The 2003 U.S. blackout in the Northeast alone resulted in $7 billion to $10 billion in economic losses. In an August 2012 report, the Congressional Research Service stated that “data from various studies lead to cost estimates from storm-related outages to the U.S. economy at between $20 billion and $55 billion annually. Data also suggest the trend of outages from weather-related events is increasing.”
Generating power on-site through the use of reciprocating engines, PV, or wind turbines provides consumers an opportunity to hedge the cost of power outages. With distributed generation, net-zero energy homes can become a reality. In Austin, Texas, the Zero Energy Capable Homes program seeks to have all new single-family homes be net-zero energy capable by 2015. The largest community of net-zero homes in the United States is rising in West Village at UC Davis in California. The California Energy Commission has called for all new residential construction to be zero net energy by 2020 and for all new commercial construction to be zero net energy by 2030. However, policy makers and utility executives are still grappling with the question of who will pay for the grid if all of this comes to pass.
The final primary factor explaining the projected decreased growth in U.S. electricity demand is fuel switching. Due to technological innovations in hydraulic fracturing, the United States has a glut of natural gas. This outward shift in natural gas supply has been met with an expected plummet in gas prices, making natural gas an even more attractive option for heating; consequently, more customers might switch away from electricity to natural gas for heating in the near future. According to the EIA, “Henry Hub spot prices for natural gas rise by 2.1 percent per year from 2010 through 2035 in the Reference case, to an annual average of $7.37 per million Btu (2010 dollars) in 2035.” The average electricity price to all users, in 2010 dollars, would rise from $28.68 to $29.56, an increase of 0.1 percent. However, when accounting for greenhouse gas standards in the future that might introduce carbon taxes, electricity prices could increase by 25 percent and 33 percent relative to EIA’s base-case scenario in the GHG15 and GHG25 cases respectively.
In addition, technological innovation could spur more fuel switching from electricity to natural gas. Oak Ridge National Laboratory has developed gas-fired heat pumps, which could supply both heating and cooling. The expansion of combined heat and power (CHP) systems also will reduce the demand for electricity for heating purposes. Many industrial facilities now can satisfy their electricity and thermal needs using one fuel source. Instead of purchasing electricity for heating purposes, these facilities serve heating needs with waste heat that previously was released into the environment.
Variables and Regional Factors
Apart from the five primary factors affecting demand growth, a host of other forces are putting upward or downward pressure on electricity demand. The list is extensive: energy efficiency policies such as state-specific energy efficiency portfolio standards; natural competition between manufacturers, leading to improvements in energy efficiency of products; disruptive end-use technologies such as home automation, green buttons, and smart phones.
Of course, some factors could drive demand growth higher in the coming years.

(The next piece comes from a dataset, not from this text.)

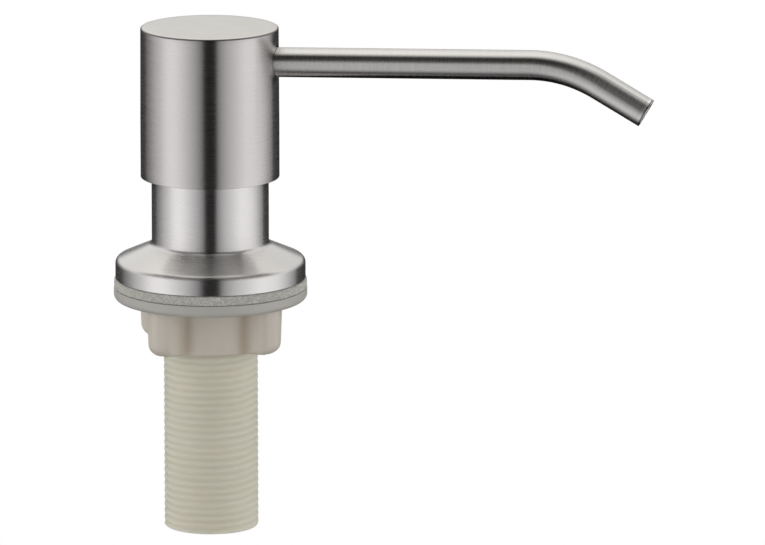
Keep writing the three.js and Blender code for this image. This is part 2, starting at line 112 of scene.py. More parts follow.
def turned(name, profile, segs=160, radius=0.12, steps=4, longest=3.0, sharp_deg=35.0):
    """A profile turned about Z. It runs so that its solid lies on its left, seen with r to the right and z up,
    closes on itself, and may touch the axis at its first and last points."""
    pts = rounded(profile, radius, steps)
    on_axis = profile[0][0] == 0 and profile[-1][0] == 0
    pts = subdivided(pts, longest, closed=not on_axis)
    verts, faces, rows = [], [], []
    for r, z in pts:
        if r == 0:
            rows.append([len(verts)])
            verts.append((0, 0, z))
        else:
            rows.append(list(range(len(verts), len(verts) + segs)))
            for k in range(segs):
                a = 2 * math.pi * k / segs
                verts.append((r * math.cos(a), r * math.sin(a), z))
    pairs = list(zip(rows, rows[1:])) + ([] if on_axis else [(rows[-1], rows[0])])
    for lo, hi in pairs:
        for k in range(segs):
            j = (k + 1) % segs
            if len(lo) == 1 and len(hi) == 1:
                continue
            if len(lo) == 1:
                faces.append((lo[0], hi[j], hi[k]))
            elif len(hi) == 1:
                faces.append((lo[k], lo[j], hi[0]))
            else:
                faces.append((lo[k], lo[j], hi[j], hi[k]))
    ob = add_mesh(name, verts, faces, sharp_deg)
    face_out(ob)
    return ob


def face_out(ob):
    """Turns every face outwards."""
    import bmesh
    bm = bmesh.new()
    bm.from_mesh(ob.data)
    bmesh.ops.recalc_face_normals(bm, faces=bm.faces)
    if bm.calc_volume(signed=True) < 0:
        bmesh.ops.reverse_faces(bm, faces=bm.faces)
    bm.to_mesh(ob.data)
    bm.free()
    ob.data.update()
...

The digitalization of life at home and in the workplace has increased the need for electricity to power new appliances and technologies. And plug-in electric vehicles, while saving customers substantial gasoline costs, will bring a major increase in electricity use. Also, increasing home sizes result in more energy consumption, just as aging baby-boomers are spending more time at home. Plus, the United States population increasingly is migrating to warmer states, leading to increased demand for space cooling.
Across the country, there is considerable variation in demand growth and in the reasons why this growth has slowed down. An informal survey of utility forecasters helped to identify some of these regional differences.
In California, new home construction has collapsed in the wake of the recession, reducing forecasts for electricity demand. Manufacturers are resorting to self-generation and microturbines, cutting their share of electricity demand from 33 percent to 10 percent. Meanwhile, advanced metering has rolled out and dynamic pricing is following suit.
EV adoption, meanwhile, might moderate California’s falling electricity demand. NRG Energy is funding the installation of electric car charging stations across the state. Because one of the main barriers to electric vehicle expansion is the lack of an electric charging infrastructure, such a move might enable an increase in the penetration of plug-in electric vehicles in the vehicle market.
In the Pacific Northwest, industrial self-generation is rising, old industries are shutting down, and new industries, such as server farms, aren’t creating many jobs. In the Midwest, weather-adjusted use per household has dropped in the third quarter for the past two years. New England has seen both energy efficiency and demand response bid into forward capacity markets. New York’s housing construction has slowed down, possibly due to delayed family formation. In PJM, FERC approved price-responsive demand in the RTO’s tariff and operating agreements, allowing the rollout of advanced metering on a system-wide basis. More than 2 million customers will be on dynamic pricing in the next few years. In the Southwest, the recession hit hard and the housing market collapsed. Declining population growth there also might lead to decreased demand growth. In the Tennessee Valley, consumers are responding to the buzz about efficiency by taking actions to save money and conserve.
And then there’s Texas, where the mass market is primed for demand response. Perhaps nothing better illustrates the potential for demand response in Texas than comparing two Wednesday evenings in different seasons of the year. Figure 6 shows the ERCOT loads in Texas for Weds., March 9, 2011 and Weds., Aug. 3, 2011. On March 9 at 5:15 p.m., when the temperature in Dallas was 64 degrees F, the ERCOT load was 31,262 MW. Residential demand was approximately 8,500 MW, contributing to 27.4 percent of total demand. At 5:00 p.m. on the summer evening of August 3, the ERCOT load more than doubled that of March 9 at 68,416 MW. The temperature in Dallas at the time was 109 degrees F, prompting many customers to pump up air conditioning units. The residential class contributed 51.2 percent of demand (35,000 MW), about four times the amount it contributed on March 9.
As DSM expands in the coming decades, the gap in electric demand in Dallas and other hot areas across the country should narrow.
When all is said and done, the drop in electricity demand growth seems to be permanent, not transitory. It would be a mistake to attribute this drop solely to the recession and assume that it will go away once normal economic activity resumes. As seen in Figure 1, the drop is consistent with the historical trend of demand growth. The new normal might be demand growth at about half of the pre-recession value, in the 0.7 percent to 0.9 percent annual range.
For utilities and regulators, survival in this sub 1-percent growth world calls for new thinking, such as initiatives in many states to decouple a utility’s earnings from its sales volume. As Peter Fox-Penner argues in Smart Power, utilities should consider becoming smart wires companies or integrated energy service companies. However, for this all to happen, enlightened regulators will have to rewrite the rules of the game—in a way that works both for utilities and their ever-changing customers.